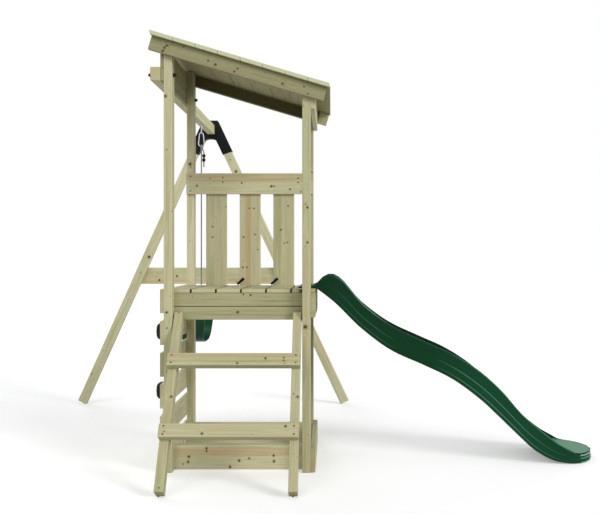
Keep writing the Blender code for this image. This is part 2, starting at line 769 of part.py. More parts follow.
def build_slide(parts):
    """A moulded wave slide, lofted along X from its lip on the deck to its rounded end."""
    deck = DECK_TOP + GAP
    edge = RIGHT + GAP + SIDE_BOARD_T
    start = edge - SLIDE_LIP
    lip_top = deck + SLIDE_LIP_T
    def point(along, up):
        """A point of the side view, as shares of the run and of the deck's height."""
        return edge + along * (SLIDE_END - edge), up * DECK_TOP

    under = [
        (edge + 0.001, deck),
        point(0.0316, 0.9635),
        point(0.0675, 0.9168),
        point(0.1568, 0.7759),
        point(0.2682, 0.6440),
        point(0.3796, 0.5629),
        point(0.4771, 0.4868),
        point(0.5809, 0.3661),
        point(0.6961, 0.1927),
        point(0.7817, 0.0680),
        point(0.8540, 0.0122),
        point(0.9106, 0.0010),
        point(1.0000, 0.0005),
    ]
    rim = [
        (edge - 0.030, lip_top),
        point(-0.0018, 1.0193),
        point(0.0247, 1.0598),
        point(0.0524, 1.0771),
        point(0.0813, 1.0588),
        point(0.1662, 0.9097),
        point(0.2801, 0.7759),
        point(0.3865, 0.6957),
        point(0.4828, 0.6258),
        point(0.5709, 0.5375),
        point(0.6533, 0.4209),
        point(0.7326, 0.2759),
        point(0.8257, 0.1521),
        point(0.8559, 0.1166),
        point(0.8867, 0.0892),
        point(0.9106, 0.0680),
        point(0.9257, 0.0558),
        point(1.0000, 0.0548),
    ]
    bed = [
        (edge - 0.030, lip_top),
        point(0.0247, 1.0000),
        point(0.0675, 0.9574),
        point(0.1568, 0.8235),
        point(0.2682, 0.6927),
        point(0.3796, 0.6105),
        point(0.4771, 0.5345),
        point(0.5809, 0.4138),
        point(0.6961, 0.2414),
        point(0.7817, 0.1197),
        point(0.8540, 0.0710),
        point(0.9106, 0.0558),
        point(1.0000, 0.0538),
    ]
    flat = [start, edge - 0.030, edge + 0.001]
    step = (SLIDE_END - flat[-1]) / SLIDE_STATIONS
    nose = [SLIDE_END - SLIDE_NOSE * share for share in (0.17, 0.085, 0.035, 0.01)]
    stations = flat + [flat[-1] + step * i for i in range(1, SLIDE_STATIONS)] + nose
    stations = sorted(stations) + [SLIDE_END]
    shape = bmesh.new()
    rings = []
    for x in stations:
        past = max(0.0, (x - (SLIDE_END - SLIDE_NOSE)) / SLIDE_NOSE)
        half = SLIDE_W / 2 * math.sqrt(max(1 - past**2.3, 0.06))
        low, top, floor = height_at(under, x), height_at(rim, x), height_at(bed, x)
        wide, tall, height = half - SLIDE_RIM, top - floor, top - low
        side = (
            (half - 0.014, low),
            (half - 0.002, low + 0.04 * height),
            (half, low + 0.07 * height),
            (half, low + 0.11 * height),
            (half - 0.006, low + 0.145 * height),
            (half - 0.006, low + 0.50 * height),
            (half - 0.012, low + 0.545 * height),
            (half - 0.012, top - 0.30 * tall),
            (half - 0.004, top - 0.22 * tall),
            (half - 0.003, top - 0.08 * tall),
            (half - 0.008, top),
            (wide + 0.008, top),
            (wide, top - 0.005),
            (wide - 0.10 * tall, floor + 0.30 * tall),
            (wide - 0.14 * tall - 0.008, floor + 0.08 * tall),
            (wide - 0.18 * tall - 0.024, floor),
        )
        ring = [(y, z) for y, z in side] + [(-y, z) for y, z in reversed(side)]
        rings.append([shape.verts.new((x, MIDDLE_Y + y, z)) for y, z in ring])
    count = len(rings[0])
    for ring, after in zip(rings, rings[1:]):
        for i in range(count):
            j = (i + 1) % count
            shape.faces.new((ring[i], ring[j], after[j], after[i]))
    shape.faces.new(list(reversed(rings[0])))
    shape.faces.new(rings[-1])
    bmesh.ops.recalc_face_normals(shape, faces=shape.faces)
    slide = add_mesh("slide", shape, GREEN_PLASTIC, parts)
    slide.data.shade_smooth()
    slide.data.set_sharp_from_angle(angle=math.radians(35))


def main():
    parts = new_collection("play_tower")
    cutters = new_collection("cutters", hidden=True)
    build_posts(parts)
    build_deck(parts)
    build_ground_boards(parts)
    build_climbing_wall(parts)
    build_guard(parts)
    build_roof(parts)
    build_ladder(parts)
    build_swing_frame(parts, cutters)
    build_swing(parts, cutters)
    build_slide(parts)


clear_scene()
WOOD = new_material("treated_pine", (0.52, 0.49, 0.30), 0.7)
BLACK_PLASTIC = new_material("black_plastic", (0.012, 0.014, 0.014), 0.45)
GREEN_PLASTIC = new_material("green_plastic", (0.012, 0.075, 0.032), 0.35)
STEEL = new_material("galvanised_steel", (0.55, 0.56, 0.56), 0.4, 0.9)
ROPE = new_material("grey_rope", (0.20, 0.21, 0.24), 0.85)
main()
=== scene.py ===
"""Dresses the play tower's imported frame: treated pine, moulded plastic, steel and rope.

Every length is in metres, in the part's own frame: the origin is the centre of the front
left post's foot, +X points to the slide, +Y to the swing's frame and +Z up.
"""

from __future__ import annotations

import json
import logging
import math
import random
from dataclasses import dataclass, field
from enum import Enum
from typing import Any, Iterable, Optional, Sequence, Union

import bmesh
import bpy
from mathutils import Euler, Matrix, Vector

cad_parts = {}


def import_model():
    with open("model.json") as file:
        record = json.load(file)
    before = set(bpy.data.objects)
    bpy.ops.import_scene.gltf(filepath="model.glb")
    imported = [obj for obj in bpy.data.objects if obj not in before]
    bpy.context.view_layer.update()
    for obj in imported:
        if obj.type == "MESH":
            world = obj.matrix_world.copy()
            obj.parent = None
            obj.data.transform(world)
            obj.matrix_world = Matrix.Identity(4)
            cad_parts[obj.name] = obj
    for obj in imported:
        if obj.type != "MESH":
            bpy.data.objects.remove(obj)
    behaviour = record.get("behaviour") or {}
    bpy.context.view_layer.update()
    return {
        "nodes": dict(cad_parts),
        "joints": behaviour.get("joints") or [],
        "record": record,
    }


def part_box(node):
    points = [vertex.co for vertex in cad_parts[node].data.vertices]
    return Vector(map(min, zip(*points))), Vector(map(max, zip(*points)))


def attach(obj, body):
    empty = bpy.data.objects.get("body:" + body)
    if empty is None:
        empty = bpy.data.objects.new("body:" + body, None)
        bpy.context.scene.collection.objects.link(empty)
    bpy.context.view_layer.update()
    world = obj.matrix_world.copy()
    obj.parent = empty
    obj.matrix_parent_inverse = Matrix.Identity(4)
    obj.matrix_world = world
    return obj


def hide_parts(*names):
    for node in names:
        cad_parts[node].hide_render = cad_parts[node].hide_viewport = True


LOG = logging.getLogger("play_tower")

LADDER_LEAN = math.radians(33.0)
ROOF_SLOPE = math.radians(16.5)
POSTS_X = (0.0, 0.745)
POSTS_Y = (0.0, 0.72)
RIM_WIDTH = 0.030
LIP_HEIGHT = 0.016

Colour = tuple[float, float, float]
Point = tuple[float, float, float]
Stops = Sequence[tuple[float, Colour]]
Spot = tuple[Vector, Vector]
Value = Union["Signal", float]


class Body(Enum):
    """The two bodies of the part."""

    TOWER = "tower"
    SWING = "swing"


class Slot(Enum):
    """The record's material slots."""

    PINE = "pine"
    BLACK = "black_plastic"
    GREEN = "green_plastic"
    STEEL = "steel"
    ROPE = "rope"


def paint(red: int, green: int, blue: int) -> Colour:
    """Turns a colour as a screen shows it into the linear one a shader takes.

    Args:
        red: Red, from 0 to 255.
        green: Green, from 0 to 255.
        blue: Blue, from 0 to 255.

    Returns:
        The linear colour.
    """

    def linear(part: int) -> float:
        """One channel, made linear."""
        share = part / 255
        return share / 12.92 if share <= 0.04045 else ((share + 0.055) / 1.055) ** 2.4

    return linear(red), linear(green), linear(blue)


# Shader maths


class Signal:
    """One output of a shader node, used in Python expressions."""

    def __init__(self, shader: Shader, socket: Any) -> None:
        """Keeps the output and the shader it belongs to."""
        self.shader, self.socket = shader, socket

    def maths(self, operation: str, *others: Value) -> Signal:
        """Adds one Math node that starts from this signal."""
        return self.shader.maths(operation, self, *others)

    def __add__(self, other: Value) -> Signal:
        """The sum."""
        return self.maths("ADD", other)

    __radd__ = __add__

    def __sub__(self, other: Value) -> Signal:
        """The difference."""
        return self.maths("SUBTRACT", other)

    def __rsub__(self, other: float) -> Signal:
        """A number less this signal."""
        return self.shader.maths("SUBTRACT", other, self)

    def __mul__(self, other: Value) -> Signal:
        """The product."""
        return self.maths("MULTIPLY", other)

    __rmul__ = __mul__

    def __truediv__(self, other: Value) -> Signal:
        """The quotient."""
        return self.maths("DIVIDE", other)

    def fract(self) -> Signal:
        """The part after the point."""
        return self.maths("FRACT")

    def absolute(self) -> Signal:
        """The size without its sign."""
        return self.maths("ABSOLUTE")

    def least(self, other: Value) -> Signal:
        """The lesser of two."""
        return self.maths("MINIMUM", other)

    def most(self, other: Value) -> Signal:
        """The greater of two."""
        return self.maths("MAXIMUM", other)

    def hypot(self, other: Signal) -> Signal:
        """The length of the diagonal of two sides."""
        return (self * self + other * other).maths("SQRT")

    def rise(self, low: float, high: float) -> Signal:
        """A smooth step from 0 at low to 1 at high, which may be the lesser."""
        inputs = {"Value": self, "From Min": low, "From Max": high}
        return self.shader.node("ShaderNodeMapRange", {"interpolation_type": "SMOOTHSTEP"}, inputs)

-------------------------

In the listing above, find the line containing "clear_scene()" and the line containing "bpy.context.scene.collection.objects.link(empty)". Output them and every line between, exactly, and nothing else.

* **The reply**:
clear_scene()
WOOD = new_material("treated_pine", (0.52, 0.49, 0.30), 0.7)
BLACK_PLASTIC = new_material("black_plastic", (0.012, 0.014, 0.014), 0.45)
GREEN_PLASTIC = new_material("green_plastic", (0.012, 0.075, 0.032), 0.35)
STEEL = new_material("galvanised_steel", (0.55, 0.56, 0.56), 0.4, 0.9)
ROPE = new_material("grey_rope", (0.20, 0.21, 0.24), 0.85)
main()
=== scene.py ===
"""Dresses the play tower's imported frame: treated pine, moulded plastic, steel and rope.

Every length is in metres, in the part's own frame: the origin is the centre of the front
left post's foot, +X points to the slide, +Y to the swing's frame and +Z up.
"""

from __future__ import annotations

import json
import logging
import math
import random
from dataclasses import dataclass, field
from enum import Enum
from typing import Any, Iterable, Optional, Sequence, Union

import bmesh
import bpy
from mathutils import Euler, Matrix, Vector

cad_parts = {}


def import_model():
    with open("model.json") as file:
        record = json.load(file)
    before = set(bpy.data.objects)
    bpy.ops.import_scene.gltf(filepath="model.glb")
    imported = [obj for obj in bpy.data.objects if obj not in before]
    bpy.context.view_layer.update()
    for obj in imported:
        if obj.type == "MESH":
            world = obj.matrix_world.copy()
            obj.parent = None
            obj.data.transform(world)
            obj.matrix_world = Matrix.Identity(4)
            cad_parts[obj.name] = obj
    for obj in imported:
        if obj.type != "MESH":
            bpy.data.objects.remove(obj)
    behaviour = record.get("behaviour") or {}
    bpy.context.view_layer.update()
    return {
        "nodes": dict(cad_parts),
        "joints": behaviour.get("joints") or [],
        "record": record,
    }


def part_box(node):
    points = [vertex.co for vertex in cad_parts[node].data.vertices]
    return Vector(map(min, zip(*points))), Vector(map(max, zip(*points)))


def attach(obj, body):
    empty = bpy.data.objects.get("body:" + body)
    if empty is None:
        empty = bpy.data.objects.new("body:" + body, None)
        bpy.context.scene.collection.objects.link(empty)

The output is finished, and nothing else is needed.